T and I were messaging back and forth today and talking about Leonard Cohen songs. She said, “I love that he was such a slow writer.” I love that too. The engine of the world seems to be interested in production, production, production. But sometimes silence is okay too.

Sometimes it’s okay to grieve, to sit with grief, or to write so hard that you can’t possibly get it right, until maybe you do. I’m going to take my time during these dark times.
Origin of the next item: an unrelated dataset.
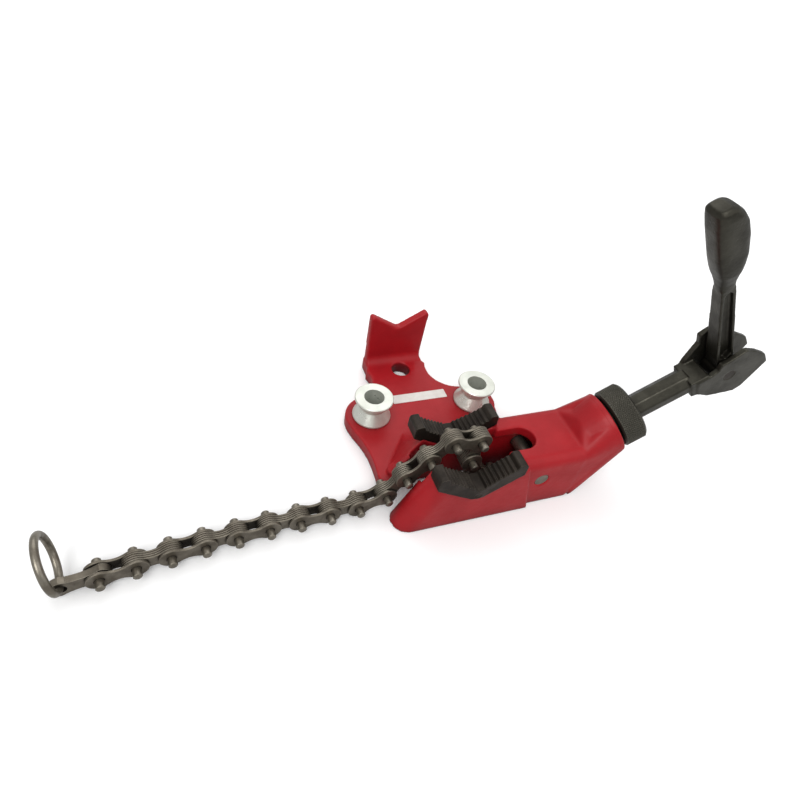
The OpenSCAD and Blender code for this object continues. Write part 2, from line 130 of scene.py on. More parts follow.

But, despite the hopelessness, the fear, how I feel unsafe as a Latina woman in a state so conservative you can probably see the angry red stain from the sky, I am still grateful for words. As Terrance Hayes begins his poem “God is an American” by saying “I still love words.” I too, still love words. I’m going to use them to get me though this. Maybe I need to pretend I’m on that bus, missing my America, missing the America I thought I knew, feeling lonely and too far away from what I love, an outsider surrounded by other outsiders trying to get through it, but at least there’s words we can turn to, and music we can turn up, at least until we arrive somewhere that feels like home again.